今年はNHKの大河ドラマ「葵徳川三代」を毎週楽しみに見ている。津川雅彦の徳川家康、西田敏行の徳川秀忠の名演技にひきつけられる。従来の時代劇よりくだけた人間性を表に出したところがおもしろい。
徳川家康というと学生時代にたまたまテレビ放送で見た山岡荘八原作の「徳川家康」の一場面が印象に残っている。元服前の徳川家康(北大路欣也)が、今川義元の駿府で人質だったときの鶴姫(扇千影)と亀姫(野添ひとみ)とのロマンスの場面である。後で知ったが、鶴姫は家康の正妻となり築山殿といわれていたが、織田信長に武田との内通が疑われ家康に殺害されることになった悲劇の女性である。

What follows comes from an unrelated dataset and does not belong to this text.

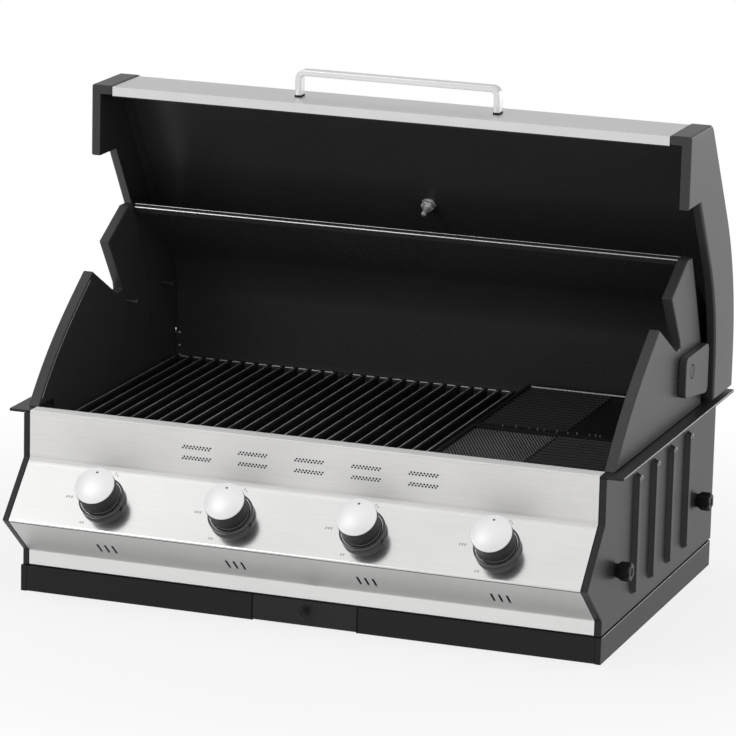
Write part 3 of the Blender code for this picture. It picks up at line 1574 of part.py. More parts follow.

「葵徳川三代」は関が原の戦い以降の家康、秀忠、家光の時代に焦点が当てられている。豊臣秀吉亡き後の豊臣政権崩壊期に当たり、権力の徳川への移行期の人間模様がよくわかる。豊臣政権は右肩上がりの膨張政策によって成り立っていたが、朝鮮出兵の失敗により崩れるべくして崩れたといえる。豊臣の五大老の家臣としての徳川から人心を掌握し徳川政権を確立していった時期にあたり、もっとも徳川家康の本領が発揮された時期だと思う。
あとひとつ気づいたことは、主だった大名は政略結婚の結果姻戚関係にあり、戦国の戦いは親戚同士の争いであったことである。戦国時代に限らず日本の歴史を調べると親戚間での争いが実に多い。生産性の低い農業社会では生産量を増やすためには、土地をめぐる争いになり、親戚間でも生死を賭けた争いになった。また、権力の支配者は血統が重視され、戦さの勝者は権力を維持するために敗者を根絶やしにするのが習いだったことも納得できる。